=== Source excerpt ===

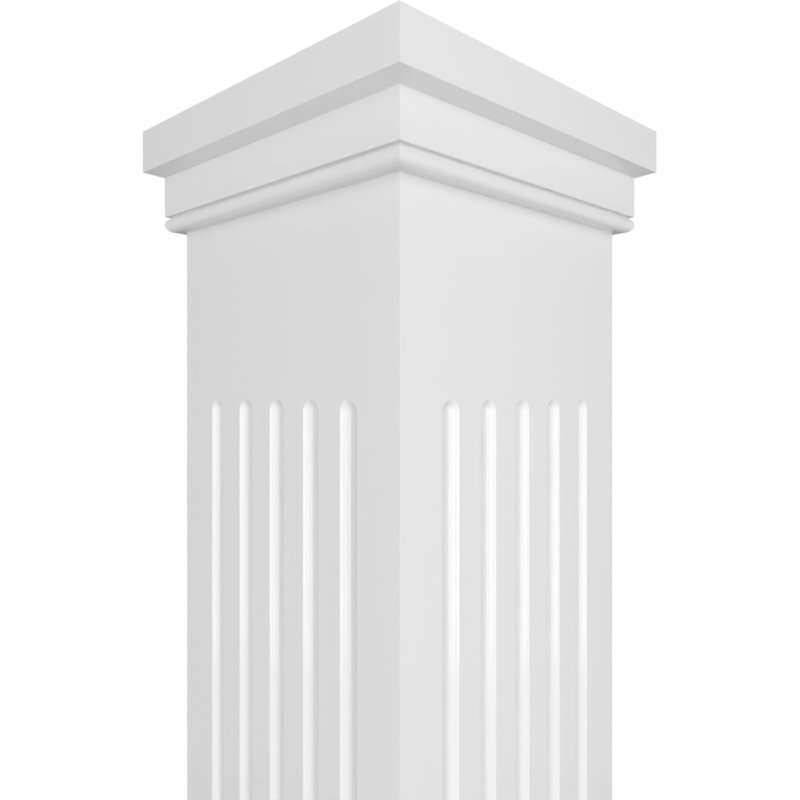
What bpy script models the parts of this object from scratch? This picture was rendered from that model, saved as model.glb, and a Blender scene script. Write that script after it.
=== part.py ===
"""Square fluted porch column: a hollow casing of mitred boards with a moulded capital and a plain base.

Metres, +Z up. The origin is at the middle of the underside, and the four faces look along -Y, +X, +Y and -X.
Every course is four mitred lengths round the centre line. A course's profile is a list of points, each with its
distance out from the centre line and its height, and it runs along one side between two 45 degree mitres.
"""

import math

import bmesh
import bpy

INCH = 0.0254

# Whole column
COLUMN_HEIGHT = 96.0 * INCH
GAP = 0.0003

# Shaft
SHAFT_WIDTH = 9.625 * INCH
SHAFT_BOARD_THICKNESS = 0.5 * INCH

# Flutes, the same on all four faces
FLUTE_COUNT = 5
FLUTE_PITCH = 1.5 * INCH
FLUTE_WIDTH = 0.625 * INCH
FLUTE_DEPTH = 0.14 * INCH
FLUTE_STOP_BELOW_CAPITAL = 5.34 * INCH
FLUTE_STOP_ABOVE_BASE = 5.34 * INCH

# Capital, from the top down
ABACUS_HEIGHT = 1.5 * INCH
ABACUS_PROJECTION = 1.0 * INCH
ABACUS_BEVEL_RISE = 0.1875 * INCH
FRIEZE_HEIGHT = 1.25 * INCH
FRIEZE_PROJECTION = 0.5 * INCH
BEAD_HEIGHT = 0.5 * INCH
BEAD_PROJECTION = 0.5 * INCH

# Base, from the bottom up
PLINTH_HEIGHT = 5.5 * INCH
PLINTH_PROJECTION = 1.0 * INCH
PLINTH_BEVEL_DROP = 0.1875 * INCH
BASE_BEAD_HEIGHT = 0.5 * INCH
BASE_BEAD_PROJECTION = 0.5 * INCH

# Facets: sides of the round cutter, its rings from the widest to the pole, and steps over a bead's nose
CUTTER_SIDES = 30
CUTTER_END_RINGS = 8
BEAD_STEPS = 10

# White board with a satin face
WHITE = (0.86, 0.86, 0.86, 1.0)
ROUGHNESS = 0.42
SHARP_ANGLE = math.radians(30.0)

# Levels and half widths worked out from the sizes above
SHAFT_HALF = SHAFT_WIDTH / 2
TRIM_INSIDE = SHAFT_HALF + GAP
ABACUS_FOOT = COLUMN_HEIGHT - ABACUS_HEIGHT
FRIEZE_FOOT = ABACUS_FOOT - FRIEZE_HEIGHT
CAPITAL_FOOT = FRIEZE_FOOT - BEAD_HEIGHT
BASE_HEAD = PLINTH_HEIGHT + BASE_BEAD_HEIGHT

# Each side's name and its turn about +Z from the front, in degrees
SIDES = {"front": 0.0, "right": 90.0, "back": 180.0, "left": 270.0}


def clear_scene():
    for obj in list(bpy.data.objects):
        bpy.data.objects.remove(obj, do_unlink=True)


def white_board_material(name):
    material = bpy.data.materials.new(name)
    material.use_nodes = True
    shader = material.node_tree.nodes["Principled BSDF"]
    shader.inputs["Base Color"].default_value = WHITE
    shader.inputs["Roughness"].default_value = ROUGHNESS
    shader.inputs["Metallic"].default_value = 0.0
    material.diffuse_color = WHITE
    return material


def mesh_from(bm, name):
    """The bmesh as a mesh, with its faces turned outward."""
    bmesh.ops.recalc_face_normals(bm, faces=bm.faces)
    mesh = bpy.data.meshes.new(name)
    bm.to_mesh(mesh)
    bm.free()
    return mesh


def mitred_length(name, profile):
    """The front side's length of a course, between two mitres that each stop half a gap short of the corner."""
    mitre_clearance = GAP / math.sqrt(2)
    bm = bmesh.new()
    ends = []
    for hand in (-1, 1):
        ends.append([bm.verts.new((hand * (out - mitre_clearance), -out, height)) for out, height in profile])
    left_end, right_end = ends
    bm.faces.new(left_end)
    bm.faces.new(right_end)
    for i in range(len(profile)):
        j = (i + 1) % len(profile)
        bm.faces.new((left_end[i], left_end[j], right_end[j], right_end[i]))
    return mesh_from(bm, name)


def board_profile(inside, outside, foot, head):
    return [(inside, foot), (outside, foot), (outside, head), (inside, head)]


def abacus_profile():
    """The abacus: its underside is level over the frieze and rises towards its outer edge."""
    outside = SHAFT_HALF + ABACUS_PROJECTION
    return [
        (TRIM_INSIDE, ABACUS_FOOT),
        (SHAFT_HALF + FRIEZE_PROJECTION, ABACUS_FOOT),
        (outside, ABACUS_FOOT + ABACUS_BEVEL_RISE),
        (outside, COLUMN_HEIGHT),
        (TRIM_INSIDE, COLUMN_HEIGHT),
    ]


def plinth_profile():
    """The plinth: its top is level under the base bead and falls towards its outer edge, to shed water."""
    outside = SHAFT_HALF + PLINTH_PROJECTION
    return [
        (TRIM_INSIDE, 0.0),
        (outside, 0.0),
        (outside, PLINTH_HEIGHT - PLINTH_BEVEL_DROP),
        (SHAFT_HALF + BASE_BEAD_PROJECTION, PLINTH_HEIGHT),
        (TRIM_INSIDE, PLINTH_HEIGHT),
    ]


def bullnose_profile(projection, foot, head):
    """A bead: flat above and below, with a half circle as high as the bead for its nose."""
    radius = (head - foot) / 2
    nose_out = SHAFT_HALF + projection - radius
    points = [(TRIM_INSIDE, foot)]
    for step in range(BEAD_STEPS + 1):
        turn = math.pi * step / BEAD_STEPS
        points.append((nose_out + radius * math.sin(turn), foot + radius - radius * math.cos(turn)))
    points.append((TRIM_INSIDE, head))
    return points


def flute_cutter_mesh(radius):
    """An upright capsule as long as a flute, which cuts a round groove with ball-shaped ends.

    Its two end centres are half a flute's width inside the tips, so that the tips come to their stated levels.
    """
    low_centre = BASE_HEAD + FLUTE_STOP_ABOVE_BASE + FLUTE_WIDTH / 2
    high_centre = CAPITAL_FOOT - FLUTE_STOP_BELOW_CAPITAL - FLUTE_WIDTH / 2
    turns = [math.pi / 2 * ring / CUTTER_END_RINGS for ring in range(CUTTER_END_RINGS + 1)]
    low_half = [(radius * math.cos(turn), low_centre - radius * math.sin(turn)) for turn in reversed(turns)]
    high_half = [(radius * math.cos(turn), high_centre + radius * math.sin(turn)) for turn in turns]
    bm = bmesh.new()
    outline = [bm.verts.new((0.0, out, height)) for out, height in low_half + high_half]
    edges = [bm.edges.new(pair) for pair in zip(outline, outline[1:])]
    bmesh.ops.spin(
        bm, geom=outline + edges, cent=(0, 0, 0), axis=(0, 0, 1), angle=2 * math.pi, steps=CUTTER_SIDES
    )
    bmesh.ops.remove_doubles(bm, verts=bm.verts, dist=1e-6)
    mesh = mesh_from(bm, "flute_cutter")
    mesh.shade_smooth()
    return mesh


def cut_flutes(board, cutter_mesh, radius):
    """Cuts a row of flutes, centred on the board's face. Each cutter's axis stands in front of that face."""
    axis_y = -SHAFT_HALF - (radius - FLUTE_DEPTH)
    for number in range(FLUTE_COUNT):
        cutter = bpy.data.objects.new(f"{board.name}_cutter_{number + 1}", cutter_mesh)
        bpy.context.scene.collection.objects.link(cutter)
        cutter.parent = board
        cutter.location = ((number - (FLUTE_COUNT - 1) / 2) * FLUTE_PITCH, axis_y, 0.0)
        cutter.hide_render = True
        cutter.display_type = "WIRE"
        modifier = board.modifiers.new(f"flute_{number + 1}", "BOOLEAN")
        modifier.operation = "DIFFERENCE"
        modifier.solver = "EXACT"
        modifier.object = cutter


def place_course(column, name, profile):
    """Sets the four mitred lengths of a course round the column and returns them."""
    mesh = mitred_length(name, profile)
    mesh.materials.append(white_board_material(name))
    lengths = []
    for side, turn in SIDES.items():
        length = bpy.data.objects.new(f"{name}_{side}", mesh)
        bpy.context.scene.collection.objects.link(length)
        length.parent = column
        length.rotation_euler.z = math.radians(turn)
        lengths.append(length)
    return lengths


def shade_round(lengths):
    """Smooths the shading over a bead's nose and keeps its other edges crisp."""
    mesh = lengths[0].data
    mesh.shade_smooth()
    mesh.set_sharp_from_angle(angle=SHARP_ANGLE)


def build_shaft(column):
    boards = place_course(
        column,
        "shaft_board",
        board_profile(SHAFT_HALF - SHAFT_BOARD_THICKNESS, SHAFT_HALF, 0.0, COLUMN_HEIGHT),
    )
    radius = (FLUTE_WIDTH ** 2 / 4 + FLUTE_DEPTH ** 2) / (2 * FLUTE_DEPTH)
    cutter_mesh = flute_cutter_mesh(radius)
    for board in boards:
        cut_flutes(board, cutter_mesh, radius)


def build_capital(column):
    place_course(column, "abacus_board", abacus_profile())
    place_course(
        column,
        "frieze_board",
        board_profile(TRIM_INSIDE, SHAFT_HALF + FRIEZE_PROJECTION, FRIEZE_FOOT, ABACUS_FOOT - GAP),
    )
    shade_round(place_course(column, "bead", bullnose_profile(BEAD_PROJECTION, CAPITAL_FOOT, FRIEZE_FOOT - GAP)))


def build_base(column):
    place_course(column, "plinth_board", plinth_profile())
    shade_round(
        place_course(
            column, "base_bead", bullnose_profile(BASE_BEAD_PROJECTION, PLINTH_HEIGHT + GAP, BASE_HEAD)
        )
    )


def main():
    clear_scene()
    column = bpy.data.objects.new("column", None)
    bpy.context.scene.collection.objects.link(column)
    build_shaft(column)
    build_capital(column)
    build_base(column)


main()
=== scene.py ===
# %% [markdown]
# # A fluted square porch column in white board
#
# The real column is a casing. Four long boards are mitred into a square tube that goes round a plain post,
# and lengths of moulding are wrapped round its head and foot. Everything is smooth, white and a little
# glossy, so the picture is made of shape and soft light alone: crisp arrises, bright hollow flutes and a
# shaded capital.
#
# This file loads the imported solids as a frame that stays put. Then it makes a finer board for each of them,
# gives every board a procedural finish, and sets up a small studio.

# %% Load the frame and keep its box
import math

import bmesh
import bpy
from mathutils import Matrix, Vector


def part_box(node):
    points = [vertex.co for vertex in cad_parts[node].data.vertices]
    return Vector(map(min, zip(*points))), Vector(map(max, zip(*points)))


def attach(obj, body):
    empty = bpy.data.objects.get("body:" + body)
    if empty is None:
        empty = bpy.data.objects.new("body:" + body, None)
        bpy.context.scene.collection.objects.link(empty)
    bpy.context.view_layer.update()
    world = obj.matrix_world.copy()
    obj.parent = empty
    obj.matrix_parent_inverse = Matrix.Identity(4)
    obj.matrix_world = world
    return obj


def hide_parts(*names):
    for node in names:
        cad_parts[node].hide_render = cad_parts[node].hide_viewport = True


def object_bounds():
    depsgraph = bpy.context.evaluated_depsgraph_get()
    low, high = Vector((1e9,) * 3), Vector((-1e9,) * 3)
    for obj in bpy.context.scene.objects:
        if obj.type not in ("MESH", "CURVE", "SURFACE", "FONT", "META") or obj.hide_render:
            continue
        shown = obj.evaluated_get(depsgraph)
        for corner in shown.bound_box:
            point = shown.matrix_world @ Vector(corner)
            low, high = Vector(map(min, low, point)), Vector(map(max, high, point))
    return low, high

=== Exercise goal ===
Give back, exactly as written, the lines from the one with "if obj.type not" to the last line.

=== Answer to the exercise ===
        if obj.type not in ("MESH", "CURVE", "SURFACE", "FONT", "META") or obj.hide_render:
            continue
        shown = obj.evaluated_get(depsgraph)
        for corner in shown.bound_box:
            point = shown.matrix_world @ Vector(corner)
            low, high = Vector(map(min, low, point)), Vector(map(max, high, point))
    return low, high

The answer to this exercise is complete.